Taming the Right to Information: Motive Screening and the Public Interest Test under China’s FOI-like Law
Author: Yongxi Clement Chen
Published in The Journal of Comparative Law, vol. 12, issue 2, p. 203-215, 2018
Abstract: This article investigates the extent to which the public accountability value has been fostered by the ROGI by illustrating and assessing the judicial approaches to the motives of access and to the public interest test. The section which follows criticises the problematic judicial responses to the SC General Office’s interpretations, and identifies the discriminative treatment of three major sets of motive in access to information. The subsequent section summarizes Chinese judges’ unique understandings of the public interest test in the FOI context, and examines the major categories of public interest that the courts have identified under two exemptions respectively.

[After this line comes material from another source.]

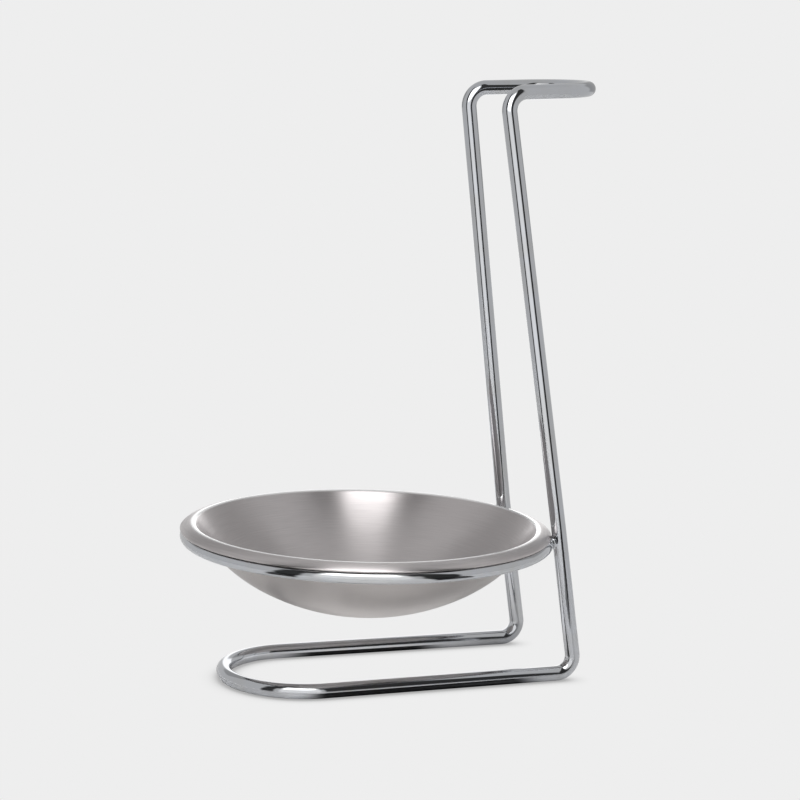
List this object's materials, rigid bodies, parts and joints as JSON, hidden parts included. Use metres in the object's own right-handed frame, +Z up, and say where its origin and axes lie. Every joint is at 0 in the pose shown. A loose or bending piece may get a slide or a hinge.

The final section generalizes from its finding of the convergent results of both tests that there is a prevailing judicial policy to uphold ‘defensive transparency’ which is attached to the requester’s own rights of the person and property (‘personal or property right’ hereafter), but to refrain from supporting ‘civic transparency’ – that is, the transparency to be unconditionally enjoyed by every citizen in respect of public scrutiny of government performance. The Chinese courts have largely failed to yield their review power to uphold the pro-accountability value embodied in the ROGI, but have cooperated with administrative agencies in taming an otherwise politically significant right to information into a mediocre instrument for private interest assertion.